After all this build up, Drake has now found himself in the most precarious of positions with his official debut, the confidently titled, Thank Me Later. Combined with a general mainstream buzz and the backing of some of hip-hop's heaviest of hitters, listeners are left no choice other than to expect the best they ever heard from this young gun. Unfortunately, Thank Me Later gives off the impression that Drake may have gotten a little ahead of himself by assuming instant greatness. The album's first two tracks, "Fireworks" (featuring Alicia Keys) and "Karaoke," are slow paced rhymes that could have easily been named, "Successful, Part 2" and "Successful, Part 3" due to a recurring theme in Drizzy's lyrics about how he's weary of fame and women. These songs act a precursor of what's to come on Thank Me Later, as it becomes obvious by the end that Drake has merely made over a dozen songs that follow the same format of "slow, repetitive beats + rhymes about the downsides of success." When you realize the opening line to "Show Me a Good Time" is taken straight from a sorority girl's Status Update ("I live for the night's I can't remember, and the friend I'll never forget...,") it makes you question the limits of Drizzy's storytelling skills.
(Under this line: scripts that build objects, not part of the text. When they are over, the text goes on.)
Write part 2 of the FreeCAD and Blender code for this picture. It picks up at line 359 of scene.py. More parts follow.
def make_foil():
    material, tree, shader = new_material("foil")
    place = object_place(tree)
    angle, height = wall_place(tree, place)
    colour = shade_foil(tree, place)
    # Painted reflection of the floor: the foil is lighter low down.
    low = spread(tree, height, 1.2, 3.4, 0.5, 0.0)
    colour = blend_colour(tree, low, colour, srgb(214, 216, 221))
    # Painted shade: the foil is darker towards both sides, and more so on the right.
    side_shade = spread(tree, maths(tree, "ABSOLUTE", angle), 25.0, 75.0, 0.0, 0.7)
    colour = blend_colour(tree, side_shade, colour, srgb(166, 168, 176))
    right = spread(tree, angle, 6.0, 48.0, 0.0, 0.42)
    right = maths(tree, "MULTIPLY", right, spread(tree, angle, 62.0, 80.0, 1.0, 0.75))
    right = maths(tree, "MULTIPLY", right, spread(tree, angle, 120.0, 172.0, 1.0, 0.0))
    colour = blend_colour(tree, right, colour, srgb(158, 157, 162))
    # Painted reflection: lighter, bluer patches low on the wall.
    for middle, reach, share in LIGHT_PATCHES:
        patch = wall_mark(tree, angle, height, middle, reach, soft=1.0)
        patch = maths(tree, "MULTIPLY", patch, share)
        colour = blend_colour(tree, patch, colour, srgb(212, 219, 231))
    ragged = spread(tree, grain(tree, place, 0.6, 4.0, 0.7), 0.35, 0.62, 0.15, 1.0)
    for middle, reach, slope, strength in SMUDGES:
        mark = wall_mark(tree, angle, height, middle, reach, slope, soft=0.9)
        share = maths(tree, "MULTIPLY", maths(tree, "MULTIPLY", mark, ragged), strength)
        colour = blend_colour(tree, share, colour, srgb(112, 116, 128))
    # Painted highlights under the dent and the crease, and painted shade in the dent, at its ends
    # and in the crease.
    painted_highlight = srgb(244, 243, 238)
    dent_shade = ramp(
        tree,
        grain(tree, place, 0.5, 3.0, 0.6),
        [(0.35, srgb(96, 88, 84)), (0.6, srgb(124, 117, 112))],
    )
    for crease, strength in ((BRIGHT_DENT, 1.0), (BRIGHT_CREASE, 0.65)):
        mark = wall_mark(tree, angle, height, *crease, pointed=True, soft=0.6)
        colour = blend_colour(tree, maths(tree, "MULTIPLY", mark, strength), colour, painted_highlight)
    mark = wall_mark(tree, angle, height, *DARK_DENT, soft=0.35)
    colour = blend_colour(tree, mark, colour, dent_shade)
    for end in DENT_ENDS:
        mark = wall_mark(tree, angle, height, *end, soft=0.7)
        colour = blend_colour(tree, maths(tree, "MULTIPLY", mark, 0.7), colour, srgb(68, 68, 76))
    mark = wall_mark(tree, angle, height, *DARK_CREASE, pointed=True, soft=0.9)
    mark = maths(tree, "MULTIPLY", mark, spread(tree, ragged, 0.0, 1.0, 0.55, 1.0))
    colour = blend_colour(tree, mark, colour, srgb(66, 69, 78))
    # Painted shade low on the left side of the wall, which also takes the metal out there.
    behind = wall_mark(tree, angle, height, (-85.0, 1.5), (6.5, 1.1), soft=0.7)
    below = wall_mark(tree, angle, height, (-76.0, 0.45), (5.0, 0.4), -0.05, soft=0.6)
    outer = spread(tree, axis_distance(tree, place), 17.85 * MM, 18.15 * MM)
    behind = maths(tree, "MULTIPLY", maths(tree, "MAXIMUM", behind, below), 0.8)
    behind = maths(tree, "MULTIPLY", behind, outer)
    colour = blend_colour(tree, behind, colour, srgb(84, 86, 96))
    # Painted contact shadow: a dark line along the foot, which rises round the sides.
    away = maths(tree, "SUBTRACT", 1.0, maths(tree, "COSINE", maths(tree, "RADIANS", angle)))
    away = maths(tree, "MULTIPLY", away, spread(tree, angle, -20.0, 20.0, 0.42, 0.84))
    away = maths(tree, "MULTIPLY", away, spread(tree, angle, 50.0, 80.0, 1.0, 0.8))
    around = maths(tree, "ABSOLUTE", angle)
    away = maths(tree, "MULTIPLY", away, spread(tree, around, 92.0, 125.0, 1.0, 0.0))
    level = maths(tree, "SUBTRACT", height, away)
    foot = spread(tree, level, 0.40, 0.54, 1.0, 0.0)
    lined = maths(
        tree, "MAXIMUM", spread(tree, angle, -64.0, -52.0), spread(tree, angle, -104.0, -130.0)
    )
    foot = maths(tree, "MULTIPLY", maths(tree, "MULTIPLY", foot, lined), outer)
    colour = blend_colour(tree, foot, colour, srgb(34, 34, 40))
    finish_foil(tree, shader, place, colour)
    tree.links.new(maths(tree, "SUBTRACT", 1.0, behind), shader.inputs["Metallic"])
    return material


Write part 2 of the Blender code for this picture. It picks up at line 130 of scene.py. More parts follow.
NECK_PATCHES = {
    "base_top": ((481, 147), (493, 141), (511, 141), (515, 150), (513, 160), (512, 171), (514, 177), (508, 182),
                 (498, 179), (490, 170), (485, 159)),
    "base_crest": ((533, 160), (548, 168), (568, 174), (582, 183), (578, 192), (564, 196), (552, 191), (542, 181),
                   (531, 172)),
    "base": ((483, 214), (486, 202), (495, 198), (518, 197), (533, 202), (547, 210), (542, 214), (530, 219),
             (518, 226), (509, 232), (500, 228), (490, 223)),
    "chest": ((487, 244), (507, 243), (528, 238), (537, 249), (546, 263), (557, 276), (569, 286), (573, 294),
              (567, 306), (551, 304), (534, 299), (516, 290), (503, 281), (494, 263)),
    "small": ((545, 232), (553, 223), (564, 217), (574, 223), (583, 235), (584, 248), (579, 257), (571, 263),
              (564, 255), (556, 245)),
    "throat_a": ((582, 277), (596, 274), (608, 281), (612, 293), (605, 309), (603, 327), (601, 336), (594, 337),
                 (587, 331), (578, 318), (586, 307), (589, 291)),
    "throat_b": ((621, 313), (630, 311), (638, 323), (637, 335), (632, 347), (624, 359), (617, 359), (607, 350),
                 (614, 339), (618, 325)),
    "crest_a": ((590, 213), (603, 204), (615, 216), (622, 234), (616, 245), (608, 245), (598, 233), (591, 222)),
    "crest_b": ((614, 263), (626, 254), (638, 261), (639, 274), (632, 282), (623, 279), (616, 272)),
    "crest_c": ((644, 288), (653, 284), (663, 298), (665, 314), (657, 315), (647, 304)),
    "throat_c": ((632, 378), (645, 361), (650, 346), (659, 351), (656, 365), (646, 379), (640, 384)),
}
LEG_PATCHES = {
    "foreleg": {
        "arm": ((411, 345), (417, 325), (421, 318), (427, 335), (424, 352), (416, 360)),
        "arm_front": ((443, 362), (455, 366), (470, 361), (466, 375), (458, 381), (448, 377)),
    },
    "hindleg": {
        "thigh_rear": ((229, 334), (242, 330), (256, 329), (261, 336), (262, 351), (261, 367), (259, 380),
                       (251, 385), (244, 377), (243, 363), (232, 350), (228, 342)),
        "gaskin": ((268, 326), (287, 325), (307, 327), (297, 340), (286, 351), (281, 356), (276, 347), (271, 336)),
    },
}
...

The biggest names in the hip-hop world disappointingly don't reach their full potential on Thank Me Later, either. It boasts guest appearances by the aforementioned Alicia Keys, up and comer Nicki Minaj, T.I, Swizz Beatz, The-Dream, Young Jeezy, Jay-Z and of course, Drake's mentor, Lil' Wayne. All these names certainly give Thank Me Later a stronger backbone, but at the same time, it's disconcerting to realize that some of their talents are either used underwhelmingly (Most surprising, Keys, Jay-Z and Weezy) or outshine the album's main star's presence whenever they appear (The-Dream, T.I and Swizz Beatz.) "Shut It Down" and "Fancy" would see a lot of substance lost if they were left solely up to Drizzy, while "Light Up" and "Miss Me" may have faired better had Lil' Wayne and Jay-Z took the training wheels off their boy, Drake, and let him ride out the tracks alone.
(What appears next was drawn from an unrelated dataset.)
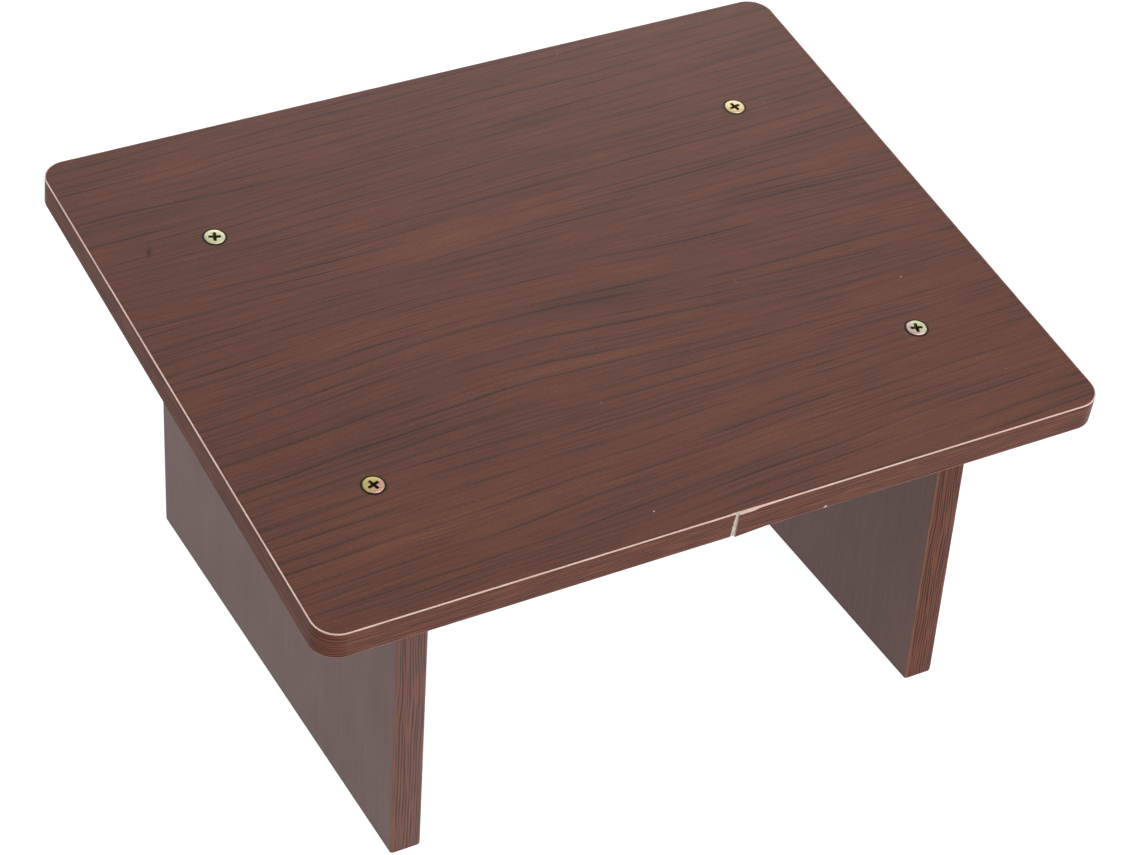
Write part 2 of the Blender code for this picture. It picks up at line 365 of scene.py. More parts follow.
SHELF_TOP_SPECULAR = 0.20
# Painted shade: a dark ring round each screw head stands for the shade in the gap round the head, and partly
# for the hole's dark, frayed laminate edge
HEAD_SHADE_RADIUS = 5.75                 # millimetres from a screw's middle to where the painted shade round its head starts to fade
HEAD_SHADE_REACH = 6.20                  # and to where it ends
HEAD_SHADE_SCALE = 10.0                  # keeps both inside a ramp, which runs from 0 to 1
HEAD_SHADE_COLOUR = (0.010, 0.006, 0.005)
STAIN = (-174, 86.6, 1.3, 2.8)    # the stain's x, u, half length and half width, in millimetres
STAIN_LEAN = 0.35                 # how far it leans to the right for each millimetre uphill
STAIN_SHARE = 0.8
STAIN_COLOUR = (0.020, 0.010, 0.008)
DUST = (17, 0.42, 0.10)           # spacing and radius of the specks in millimetres, and the share kept
FINE_DUST = (9, 0.22, 0.10)
DUST_SHIFT = 5.0                  # millimetres that the fine specks' pattern is moved along
DUST_SHARE = 0.75
DUST_COLOUR = (0.62, 0.47, 0.40)


def head_shade_rims(look, along, across):
    """1 on a dark ring round each screw head, fading out beyond it: painted shade of the gap, partly its
    frayed edge.
    """
    fade = ((HEAD_SHADE_RADIUS / HEAD_SHADE_SCALE, 1.0), (HEAD_SHADE_REACH / HEAD_SHADE_SCALE, 0.0))
    shade_rims = 0.0
    for node in (n for n in frame["nodes"] if n.endswith("_screw")):
        dx = look.math("SUBTRACT", along, middle(node, ALONG) / MM)
        dy = look.math("SUBTRACT", across, (middle(node, UPHILL) - SHELF_U) / MM)
        distance = look.math("SQRT", look.add(look.times(dx, dx), look.times(dy, dy)))
        shade_rims = look.add(shade_rims, look.ramp(look.times(distance, 1 / HEAD_SHADE_SCALE), *fade))
    return shade_rims


def shelf_top_look():
    """The shelf's top: its own figure, a stain near the left edge, dust and a painted shade ring round each
    head.
    """
    look = Look("shelf_top_print", specular=SHELF_TOP_SPECULAR)
    along = look.millimetres(ALONG)
    across = look.millimetres(UPHILL, SHELF_U)
    colour = wood(look, along, across, 4.0, SHELF_FIGURE, curved=True)
    lean = look.times(look.math("SUBTRACT", across, STAIN[1]), STAIN_LEAN)
    stain = look.hump(look.math("SUBTRACT", along, lean), across, STAIN)
    colour = look.mix(look.times(stain, STAIN_SHARE), colour, STAIN_COLOUR)
    dust = specks(look, along, across, *DUST)
    fine_dust = specks(look, look.add(along, DUST_SHIFT), across, *FINE_DUST)
    colour = look.mix(look.times(look.add(dust, fine_dust), DUST_SHARE), colour, DUST_COLOUR)
    # Painted shade round each screw head
    colour = look.mix(head_shade_rims(look, along, across), colour, HEAD_SHADE_COLOUR)
    finish_wood(look, along, across, colour)
    return look.material


BAND_TINT_SHARE = 0.2             # how much of a band's colour is its tint
BAND_SPECULAR = 0.06
DULL_BAND_SPECULAR = 0.02         # down the shelf's left side and round to the front
GLOSSY_BAND_SPECULAR = 0.30       # on the left leg
SHELF_BAND_TINT = (0.18, 0.068, 0.050)
LEG_BAND_TINT = (0.16, 0.064, 0.050)
SHELF_BAND_INSIDE = ((0.55, 0.395, 0.34), (0.41, 0.27, 0.23))    # the bare plastic, clean and grimy
LEG_BAND_INSIDE = ((0.19, 0.080, 0.052), (0.10, 0.042, 0.028))
# Painted light: the paler bare plastic on the shelf's left side, as if more light fell there
LIT_SIDE_INSIDE = (0.82, 0.60, 0.53)
LIT_SIDE_FADE = 12                 # millimetres over which the painted light on the left side fades in and out
BAND_REACH = 1500.0               # millimetres, more than the band's length
CUTTER_MARK_DEPTH = 0.02 * MM


def band_print(name, seed, tint, specular):
    """Printed face of an edge band, whose mesh stores how far each point lies along and across it."""
    look = Look(name, specular=specular)
    along, across = look.stored("grain")
    colour = wood(look, along, across, seed, line_spacing=2.4, lines=0.4, grooves=5.0)
    finish_wood(look, along, across, look.mix(BAND_TINT_SHARE, colour, tint), rough=0.42)
    return look.material


def band_body(name, colours, seed, lit_side=None):
    """The bare plastic where a band is trimmed, clean or grimy, with faint cutter marks. The last argument is
    the start and end of a stretch painted paler as painted light, in millimetres along the band."""
    look = Look(name)
    clean, grimy = colours
    along, across = look.stored("grain")
    marks = look.noise(along, across, 0.9, 4.0, seed, detail=2)
    grime = look.ramp(look.noise(along, across, 14, 2, seed + 1, detail=3), (0.35, 0.0), (0.75, 1.0))
    # Painted light: this stretch of the band is painted paler, as if lit more
    if lit_side:
        start, end = lit_side
        stops = ((start - LIT_SIDE_FADE, 0.0), (start, 1.0), (end, 1.0), (end + LIT_SIDE_FADE, 0.0))
        stops = [(place / BAND_REACH, value) for place, value in stops]
        clean = look.mix(look.ramp(look.times(along, 1 / BAND_REACH), *stops), clean, LIT_SIDE_INSIDE)
    look.set("Base Color", look.mix(look.times(grime, 0.5), clean, grimy))
    look.bump(marks, CUTTER_MARK_DEPTH)
    look.set("Roughness", look.add(0.45, look.times(marks, 0.2)))
    return look.material


CHIPS_PER_METRE = 620.0
CHIP_COLOURS = ((0.0, (0.26, 0.17, 0.10)), (0.5, (0.46, 0.34, 0.21)), (1.0, (0.62, 0.49, 0.33)))
PIT_COLOUR = (0.09, 0.055, 0.03)
PIT_DEPTH = 0.25 * MM


def particleboard_look():
    """Pressed chips: pale and darker flakes with dark pits between them."""
    look = Look("particleboard_chips")
    flakes = look.tree.nodes.new("ShaderNodeTexVoronoi")
    look.plug(flakes.inputs["Vector"], look.tree.nodes.new("ShaderNodeTexCoord").outputs["Object"])
    flakes.inputs["Scale"].default_value = CHIPS_PER_METRE
    lot = look.tree.nodes.new("ShaderNodeSeparateXYZ")
    look.tree.links.new(flakes.outputs["Color"], lot.inputs[0])
    colour = look.ramp(lot.outputs["X"], *CHIP_COLOURS)
    pits = look.ramp(flakes.outputs["Distance"], (0.55, 0.0), (0.9, 1.0))
    look.set("Base Color", look.mix(look.times(pits, 0.6), colour, PIT_COLOUR))
    look.bump(flakes.outputs["Distance"], -PIT_DEPTH)
    look.set("Roughness", look.add(0.75, look.times(lot.outputs["Y"], 0.2)))
    return look.material


def glue_look():
    """Hot-melt glue and filler smeared on the board's edge."""
    look = Look("edge_glue")
    smears = look.noise(look.millimetres(ALONG), look.millimetres(NORMAL), 0.8, 2.5, 2.0, detail=3)
    look.set("Base Color", look.ramp(smears, (0.3, (0.38, 0.33, 0.28)), (0.6, (0.56, 0.49, 0.43))))
    look.bump(smears, 0.1 * MM)
    look.set("Roughness", look.add(0.4, look.times(smears, 0.3)))
    return look.material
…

This aside, there are three singles on Thank Me Later that will ensure Drake becomes the new golden boy of hip-hop among less critical listeners regardless of the rest of the album's missteps. "Over" is the album's lead single, and while it again showcases Drizzy conflicted about his new found success, he addresses the topic in it's most cohesive manner yet amid a well-produced bombastic anthem. "Shut It Down" (featuring The-Dream) is the album's centerpiece and emotional highlight -- a sexy, synth-based slow jam that climaxes with The-Dream's guest spot. Finally, "Find Your Love" was co-written and produced by the always innovative Kanye West. That track could have easily passed for something found on West's 808s and Heartbreak, but nevertheless, it's a welcome variation of sound on an otherwise mediocre album.

Had all tracks on Thank Me Later been superbly produced like the latter three, the likelihood of Drake joining the ranks of Kanye West and Eminem with their respective breakout debuts would be guaranteed. Degrassi's most famous alumni just isn't ready to step into those top players shoes, yet, contrary to what he rhymes. Thank Me Later relies too heavily on guest spots to pull its weight, and its not always a winning formula. The eccentricity of Drake's range heard on the So Far Gone mix tape has been watered down here, much like it was when Universal Motown re-released the mix tape as a six song EP last autumn. It's not a bad album, it's just that there's a lot more revving to go in Drizzy's fuel tank than emotive R&B tracks about break ups and being an anti-celebrity. AwkwardSound recently predicted that the debut from the man they call Drizzy would live up to its album title, but instead, it would be best to hold the applause until further notice.

Drake's Thank Me Later will be released June 15, 2010 on Universal Motown under the Young Money imprint.